• _Direction_
Repeat each line word for word.

______________________________

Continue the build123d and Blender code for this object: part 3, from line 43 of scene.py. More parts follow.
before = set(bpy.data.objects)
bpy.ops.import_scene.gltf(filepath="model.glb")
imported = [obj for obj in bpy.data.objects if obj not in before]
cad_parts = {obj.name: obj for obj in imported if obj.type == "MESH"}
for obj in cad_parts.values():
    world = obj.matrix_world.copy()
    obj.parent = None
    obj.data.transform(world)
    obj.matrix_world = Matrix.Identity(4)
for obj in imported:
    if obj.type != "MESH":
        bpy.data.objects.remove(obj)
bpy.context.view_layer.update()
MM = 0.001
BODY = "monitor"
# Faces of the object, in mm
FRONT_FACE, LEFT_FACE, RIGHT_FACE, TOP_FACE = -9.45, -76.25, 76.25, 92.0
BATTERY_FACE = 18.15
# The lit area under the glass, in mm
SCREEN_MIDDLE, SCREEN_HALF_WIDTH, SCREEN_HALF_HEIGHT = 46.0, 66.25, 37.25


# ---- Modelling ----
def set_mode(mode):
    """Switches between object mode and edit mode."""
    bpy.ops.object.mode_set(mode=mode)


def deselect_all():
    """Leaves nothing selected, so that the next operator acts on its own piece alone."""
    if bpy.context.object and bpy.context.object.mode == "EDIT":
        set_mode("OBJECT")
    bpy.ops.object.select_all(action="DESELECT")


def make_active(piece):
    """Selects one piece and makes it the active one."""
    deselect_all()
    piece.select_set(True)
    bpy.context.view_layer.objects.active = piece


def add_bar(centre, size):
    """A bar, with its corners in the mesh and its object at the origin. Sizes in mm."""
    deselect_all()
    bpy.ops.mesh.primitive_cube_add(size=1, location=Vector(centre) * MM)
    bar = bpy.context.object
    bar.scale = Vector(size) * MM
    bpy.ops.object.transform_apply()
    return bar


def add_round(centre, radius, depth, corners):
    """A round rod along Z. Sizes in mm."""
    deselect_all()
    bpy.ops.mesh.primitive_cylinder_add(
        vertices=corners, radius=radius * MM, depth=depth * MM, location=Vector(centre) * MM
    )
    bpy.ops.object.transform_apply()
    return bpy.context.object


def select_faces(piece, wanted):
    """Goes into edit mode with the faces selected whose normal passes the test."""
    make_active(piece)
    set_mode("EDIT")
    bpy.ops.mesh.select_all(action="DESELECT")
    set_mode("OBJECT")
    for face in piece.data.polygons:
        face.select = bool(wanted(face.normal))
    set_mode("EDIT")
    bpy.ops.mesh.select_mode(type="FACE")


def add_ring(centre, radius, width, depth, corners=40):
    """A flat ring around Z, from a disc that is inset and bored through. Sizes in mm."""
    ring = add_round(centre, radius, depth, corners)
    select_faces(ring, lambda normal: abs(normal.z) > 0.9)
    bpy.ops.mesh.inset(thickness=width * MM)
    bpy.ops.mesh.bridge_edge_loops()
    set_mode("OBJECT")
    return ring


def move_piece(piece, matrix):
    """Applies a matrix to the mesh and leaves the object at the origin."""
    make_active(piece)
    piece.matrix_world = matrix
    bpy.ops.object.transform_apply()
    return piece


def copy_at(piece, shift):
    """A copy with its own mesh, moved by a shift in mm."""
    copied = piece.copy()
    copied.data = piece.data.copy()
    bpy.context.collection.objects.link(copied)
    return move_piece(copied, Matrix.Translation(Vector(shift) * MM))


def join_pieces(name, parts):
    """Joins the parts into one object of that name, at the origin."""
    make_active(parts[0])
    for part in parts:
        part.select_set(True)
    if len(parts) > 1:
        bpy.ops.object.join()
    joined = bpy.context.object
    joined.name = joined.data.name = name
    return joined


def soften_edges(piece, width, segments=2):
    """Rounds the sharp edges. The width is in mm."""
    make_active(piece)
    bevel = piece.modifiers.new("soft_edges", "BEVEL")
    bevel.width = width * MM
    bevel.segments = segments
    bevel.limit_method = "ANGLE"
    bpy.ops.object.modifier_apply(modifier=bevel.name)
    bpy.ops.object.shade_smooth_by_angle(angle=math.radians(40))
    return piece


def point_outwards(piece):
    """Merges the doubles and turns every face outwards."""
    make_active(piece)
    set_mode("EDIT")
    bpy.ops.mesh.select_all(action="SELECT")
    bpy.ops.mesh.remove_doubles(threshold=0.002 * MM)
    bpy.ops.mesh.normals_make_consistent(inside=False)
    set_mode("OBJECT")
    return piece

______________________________

• _Answer_
Continue the build123d and Blender code for this object: part 3, from line 43 of scene.py. More parts follow.
before = set(bpy.data.objects)
bpy.ops.import_scene.gltf(filepath="model.glb")
imported = [obj for obj in bpy.data.objects if obj not in before]
cad_parts = {obj.name: obj for obj in imported if obj.type == "MESH"}
for obj in cad_parts.values():
    world = obj.matrix_world.copy()
    obj.parent = None
    obj.data.transform(world)
    obj.matrix_world = Matrix.Identity(4)
for obj in imported:
    if obj.type != "MESH":
        bpy.data.objects.remove(obj)
bpy.context.view_layer.update()
MM = 0.001
BODY = "monitor"
# Faces of the object, in mm
FRONT_FACE, LEFT_FACE, RIGHT_FACE, TOP_FACE = -9.45, -76.25, 76.25, 92.0
BATTERY_FACE = 18.15
# The lit area under the glass, in mm
SCREEN_MIDDLE, SCREEN_HALF_WIDTH, SCREEN_HALF_HEIGHT = 46.0, 66.25, 37.25


# ---- Modelling ----
def set_mode(mode):
    """Switches between object mode and edit mode."""
    bpy.ops.object.mode_set(mode=mode)


def deselect_all():
    """Leaves nothing selected, so that the next operator acts on its own piece alone."""
    if bpy.context.object and bpy.context.object.mode == "EDIT":
        set_mode("OBJECT")
    bpy.ops.object.select_all(action="DESELECT")


def make_active(piece):
    """Selects one piece and makes it the active one."""
    deselect_all()
    piece.select_set(True)
    bpy.context.view_layer.objects.active = piece


def add_bar(centre, size):
    """A bar, with its corners in the mesh and its object at the origin. Sizes in mm."""
    deselect_all()
    bpy.ops.mesh.primitive_cube_add(size=1, location=Vector(centre) * MM)
    bar = bpy.context.object
    bar.scale = Vector(size) * MM
    bpy.ops.object.transform_apply()
    return bar


def add_round(centre, radius, depth, corners):
    """A round rod along Z. Sizes in mm."""
    deselect_all()
    bpy.ops.mesh.primitive_cylinder_add(
        vertices=corners, radius=radius * MM, depth=depth * MM, location=Vector(centre) * MM
    )
    bpy.ops.object.transform_apply()
    return bpy.context.object


def select_faces(piece, wanted):
    """Goes into edit mode with the faces selected whose normal passes the test."""
    make_active(piece)
    set_mode("EDIT")
    bpy.ops.mesh.select_all(action="DESELECT")
    set_mode("OBJECT")
    for face in piece.data.polygons:
        face.select = bool(wanted(face.normal))
    set_mode("EDIT")
    bpy.ops.mesh.select_mode(type="FACE")


def add_ring(centre, radius, width, depth, corners=40):
    """A flat ring around Z, from a disc that is inset and bored through. Sizes in mm."""
    ring = add_round(centre, radius, depth, corners)
    select_faces(ring, lambda normal: abs(normal.z) > 0.9)
    bpy.ops.mesh.inset(thickness=width * MM)
    bpy.ops.mesh.bridge_edge_loops()
    set_mode("OBJECT")
    return ring


def move_piece(piece, matrix):
    """Applies a matrix to the mesh and leaves the object at the origin."""
    make_active(piece)
    piece.matrix_world = matrix
    bpy.ops.object.transform_apply()
    return piece


def copy_at(piece, shift):
    """A copy with its own mesh, moved by a shift in mm."""
    copied = piece.copy()
    copied.data = piece.data.copy()
    bpy.context.collection.objects.link(copied)
    return move_piece(copied, Matrix.Translation(Vector(shift) * MM))


def join_pieces(name, parts):
    """Joins the parts into one object of that name, at the origin."""
    make_active(parts[0])
    for part in parts:
        part.select_set(True)
    if len(parts) > 1:
        bpy.ops.object.join()
    joined = bpy.context.object
    joined.name = joined.data.name = name
    return joined


def soften_edges(piece, width, segments=2):
    """Rounds the sharp edges. The width is in mm."""
    make_active(piece)
    bevel = piece.modifiers.new("soft_edges", "BEVEL")
    bevel.width = width * MM
    bevel.segments = segments
    bevel.limit_method = "ANGLE"
    bpy.ops.object.modifier_apply(modifier=bevel.name)
    bpy.ops.object.shade_smooth_by_angle(angle=math.radians(40))
    return piece


def point_outwards(piece):
    """Merges the doubles and turns every face outwards."""
    make_active(piece)
    set_mode("EDIT")
    bpy.ops.mesh.select_all(action="SELECT")
    bpy.ops.mesh.remove_doubles(threshold=0.002 * MM)
    bpy.ops.mesh.normals_make_consistent(inside=False)
    set_mode("OBJECT")
    return piece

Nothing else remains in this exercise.